Haley confesses to Mr. Shelby that “It’s always best to do the human thing, sir, that’s been my experience” (6). While their views of “human” treatment are not exactly the same, they are similar in many aspects. In his wife’s opinion, if Mr. Shelby was to treat his slaves humanly, he would make them free men just like he promised Tom “a hundred times of it” (36). But when Haley suggests selling Eliza’s child, Harry, Mr. Shelby says to him, “I would rather not sell him”. He adds, “I’m a human man, and I hate to take the boy from his mother, sir” (5). He is human enough to refuse separating a son from his mother, but not human enough to refuse the idea of slave trading and slavery as a whole.

Similarly to Mr. Shelby, Haley finds that without slaves he wouldn’t be able to sustain himself. Mr. Shelby couldn’t run his farm without slaves, and for Haley: “All I want is a livin’, you know ma’am; that’s all any on us wants, I s’pose” (63). Haley’s comparison of himself to the Shelbies is as ironic as it is true. While the Shelbies are highly regarded in the public eye for the treatment of their slaves, Haley is genuinely despised for his occupation. We can’t ignore his opinion of his trade as it is quite accurate, and at the same time demeaning to the “good” people like the Shelbies. Young Master George states the obvious that we all want to say to Haley: “I should think you’d be ashamed to spend all your life buying men and women, and chaining them, like cattle! I should think you’d feel mean” (116)!

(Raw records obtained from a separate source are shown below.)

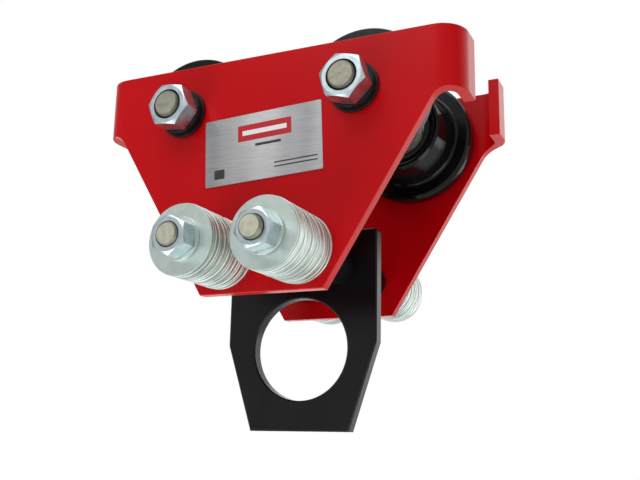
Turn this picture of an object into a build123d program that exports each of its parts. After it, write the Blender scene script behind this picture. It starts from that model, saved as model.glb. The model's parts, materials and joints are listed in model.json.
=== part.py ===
"""Push beam trolley: two bent side plates, four flanged wheels and a suspension plate.

Millimetres. X runs along the beam, Y across it, Z up. The origin is the centre of the
load eye in the suspension plate, halfway between the two side plates.
"""

import os
from math import cos, radians, sin, tan

from build123d import *

os.makedirs("parts", exist_ok=True)

# ---------------------------------------------------------------- driving dimensions
# side plates
HALF_LENGTH = 145.0          # to the outside of the bent ends
PLATE_T = 8.0
INSIDE_WIDTH = 125.4         # between the two plates
PLATE_TOP = 208.6
PLATE_BOTTOM = 32.2
END_BOTTOM = 163.4           # lower edge of the bent ends
NOTCH_X = 128.3              # where the sloping edge meets the end's lower edge
FOOT_X = 48.0                # half-width of the bottom edge
BEND_R = 19.5                # outside radius of the bent ends
END_DEPTH = 35.0             # how far the bent ends reach inwards
NOTCH_R = 16.0
FOOT_R = 12.0
PLATE_EDGE = 0.8             # rounded edge round the outer face

# axles and wheels
AXLE_X = 69.2
AXLE_Z = 171.4
AXLE_D = 20.0
AXLE_HOLE_D = 20.5
WHEEL_GAP = 5.0              # plate to the wheel's back face
FLANGE_R = 50.0
FLANGE_T = 12.0
TREAD_WIDTH = 30.0
TREAD_ROOT_R = 37.5          # the tread tapers from the flange to its free end
TREAD_END_R = 33.3
TREAD_FILLET = 3.0
BACK_RECESS_R = (28.0, 43.5)  # shallow ring turned into the wheel's back face
BACK_RECESS_T = 1.5
FACE_RECESS_R = 30.0         # shallow seat turned into the wheel's free face
FACE_RECESS_T = 1.2
BEARING_STOP_R = 20.0        # lip that the first bearing rests against

# ball bearing, two to a wheel
BEARING_D = 47.0
BEARING_BORE = 20.0
BEARING_W = 14.0
BEARINGS = 2
BALLS = 8
BALL_R = 3.95
PITCH_R = 16.75
RACE_R = BALL_R + 0.05
INNER_SHOULDER_R = 14.4
OUTER_SHOULDER_R = 19.1
BEARING_START = 14.0         # plate to the first bearing
BEARING_GAP = 0.1            # one bearing to the next
RING_EDGE = 0.6
CAGE_HALF_T = 1.4
CAGE_W = 10.4
POCKET_CLEARANCE = 0.15
SHIELD_T = 0.5
SHIELD_OFFSETS = (-6.7, 6.2)  # from the middle of the bearing

# suspension plate
LUG_T = 10.0
LUG_TOP = 88.0
LUG_SHOULDER = 4.0
LUG_BOTTOM = -60.0
LUG_HALF_TOP = 61.0
LUG_HALF_BOTTOM = 40.0
EYE_R = 38.0
LUG_TOP_CORNER_R = 2.5
LUG_CORNER_R = 5.5
LUG_EDGE = 1.0

# cross bolts and spacers
BOLT_X = 30.2
BOLT_Z = 60.0
BOLT_D = 16.0
BOLT_LENGTH = 266.5
BOLT_HOLE_D = 17.0
HEAD_T = 10.0
NUT_T = 13.0
HEX_AF = 24.0
HEX_FACE = 0.95              # end face of a hexagon over its width across flats
THREAD_MOUTH = 0.7           # chamfer at each end of a cross bolt nut's thread
HEAD_TURN = 8.0
SPACER_D = 49.0
SPACER_PITCH = 2.26
SPACER_GAP = 0.05            # one washer to the next
SPACER_DRIFT = 0.35          # how far a washer hangs off the bolt's centre
DRIFT_STEP = 137.5           # degrees from one washer's drift to the next's
THREAD_PITCH = 2.0
THREAD_DEPTH = 0.8
THREAD_GROOVE = 1.4          # width of one groove, measured along the bolt
THREADS_SHOWN = {"left": 1, "right": 2}
FRONT_COUNT = {"left": 24, "right": 23}
REAR_COUNT = 23
SEAT_WASHER_D = 30.0
SEAT_WASHER_T = 2.0
TUBE_D = 25.8

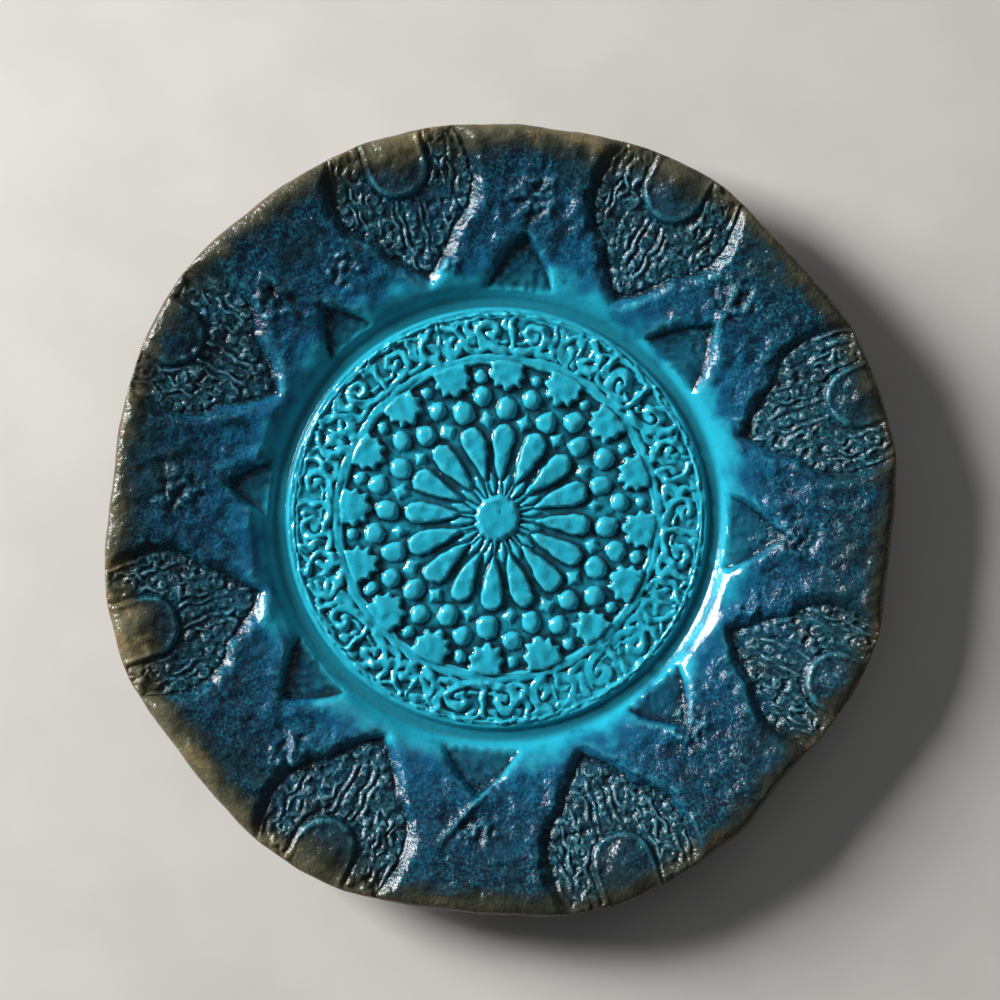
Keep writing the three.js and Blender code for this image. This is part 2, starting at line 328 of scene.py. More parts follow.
@dataclass
class DishSection:
    """The plate's turned section: well, groove, shoulder, rim and rolled edge."""

    edge: OuterEdge = field(default_factory=OuterEdge)
    rim_thickness: float = 9.0
    edge_round: float = 4.5
    edge_height: float = 28.5
    shoulder_height: float = 18.0
    well_radius: float = 84.5
    well_floor: float = 12.0
    groove_width: float = 4.2
    border_width: float = 2.8
    border_lift: float = 2.4
    field_lift: float = 1.0
    sink: float = 1.15
    roll_start: float = 136.0
    roll_power: float = 5.0
    sample: float = 0.1

    @property
    def rim_width(self) -> float:
        """Breadth of the rim from the shoulder out."""
        return self.edge.radius - self.edge.still_radius

    @property
    def slope(self) -> float:
        """Rise of the rim for each millimetre outward."""
        return (self.edge_height - self.shoulder_height) / (self.rim_width - self.edge_round)

    @property
    def medallion_radius(self) -> float:
        """Radius of the medallion, border included."""
        return self.well_radius - self.groove_width

    @property
    def equator(self) -> float:
        """Height of the outermost line, where face and back meet."""
        return self.edge_height - self.rim_thickness / 2

    def rim_top(self, radius: Array | float) -> Array | float:
        """Height of the rim's upper face at a radius, before the hand's unevenness."""
        return self.shoulder_height + (radius - self.edge.still_radius) * self.slope

    def face(self) -> tuple[Array, Array]:
        """Draw the upper half of the section from the middle to the outermost line.

        Returns:
            Radii and heights along it.
        """
        still, medallion = self.edge.still_radius, self.medallion_radius
        field_height = self.well_floor + self.field_lift
        border_height = self.well_floor + self.border_lift
        corners = (
            (0.0, field_height),
            (medallion - self.border_width - 0.6, field_height),
            (medallion - self.border_width, border_height),
            (medallion - 0.8, border_height),
            (medallion + 0.4, self.well_floor),
            (self.well_radius - 0.3, self.well_floor),
            (self.well_radius + 1.0, self.well_floor + 0.7),
            (still - 1.7, self.shoulder_height - 1.7),
            (still, self.shoulder_height - 0.6),
            (still + 2.6, self.rim_top(still + 2.6) - 0.3),
            (still + 9.0, self.rim_top(still + 9.0) - self.sink),
            (self.edge.radius, self.rim_top(self.edge.radius) - self.sink),
        )
        radii = np.arange(0.0, self.edge.radius, self.sample)
        at, height = np.array(corners).T
        heights = np.interp(radii, at, height)
        crisp = self.softened(heights, 0.35)
        soft = self.softened(heights, 0.9)
        mixed = crisp + (soft - crisp) * blend(self.well_radius - 1, self.well_radius + 1, radii)
        roll_end = np.sin(np.linspace(0.0, 1.0, 400) * math.pi / 2)
        rolled = self.roll_start + (self.edge.radius - self.roll_start) * roll_end
        share = (rolled - self.roll_start) / (self.edge.radius - self.roll_start)
        top = self.rim_top(rolled) - self.sink
        drop = np.sqrt(np.maximum(1.0 - share**self.roll_power, 0.0))
        flat = radii < self.roll_start
        heights = np.concatenate((mixed[flat], self.equator + (top - self.equator) * drop))
        return np.concatenate((radii[flat], rolled)), heights

    def softened(self, heights: Array, spread: float) -> Array:
        """Round a sampled section off.

        Args:
            heights: Heights at even steps.
            spread: Breadth of the rounding in millimetres.

        Returns:
            The rounded heights.
        """
        reach = int(3 * spread / self.sample)
        weight = np.exp(-0.5 * (np.arange(-reach, reach + 1) * self.sample / spread) ** 2)
        padded = np.pad(heights, reach, mode="edge")
        return np.convolve(padded, weight / weight.sum(), mode="valid")


def merged(first: Array, second: Array, fillet: float) -> Array:
    """Lay one relief over another with a soft fillet where they meet.

    Args:
        first: Heights of the one relief.
        second: Heights of the other.
        fillet: Breadth of the fillet in height.

    Returns:
        The heights of both.
    """
    overlap = np.maximum(fillet - np.abs(first - second), 0.0) / fillet
    both = np.clip(np.minimum(first, second) / fillet, 0.0, 1.0)
    return np.maximum(first, second) + overlap**2 * both * fillet / 4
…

But Haley’s reply should make us somewhat reconsider what we think of him as opposed to the apparently just people like the Shelbies. “’So long as your grand folks wants to buy men and women, I’m as good as they is,’ said Haley; ‘‘tan’t any meaner sellin’ on ‘em, than ‘t is buyin’”(116)! This conversation is not intended to portray Haley as a man of high morals, rather to show that all slave owners, including Mr. Shelby, are just as guilty for holding people as free labor against their own will as those selling them for profit.

At the end, it is the young master, George Shelby, who grants freedom to all their slaves, and even promises to teach them how to live with their rights they gained as free people. He addresses them as “my good old friends” (499), while reassuring all of them that they can work for him from now on for salaries, and if he dies, they can’t be sold.

Had Mr. Shelby freed his people at the beginning of the novel, there would be no basis for the comparison with Haley, the ruthless slave trader. One could wonder would he have done the same thing had he stayed alive to learn about Tom’s faith. It seems that something cathartic, such as the death of a good friend is needed to change one’s beliefs. Mr. Shelby was too entrenched in the old ways of keeping slaves for even thinking of freeing them. We can therefore make a comparison between him and the slave trader Haley, as for both of them slaves were a means of surviving. Shelby thought himself as a better man than Haley, but at the end he was just as bad for not doing what his son, George had eventually did – freeing slaves and fighting for their freedom.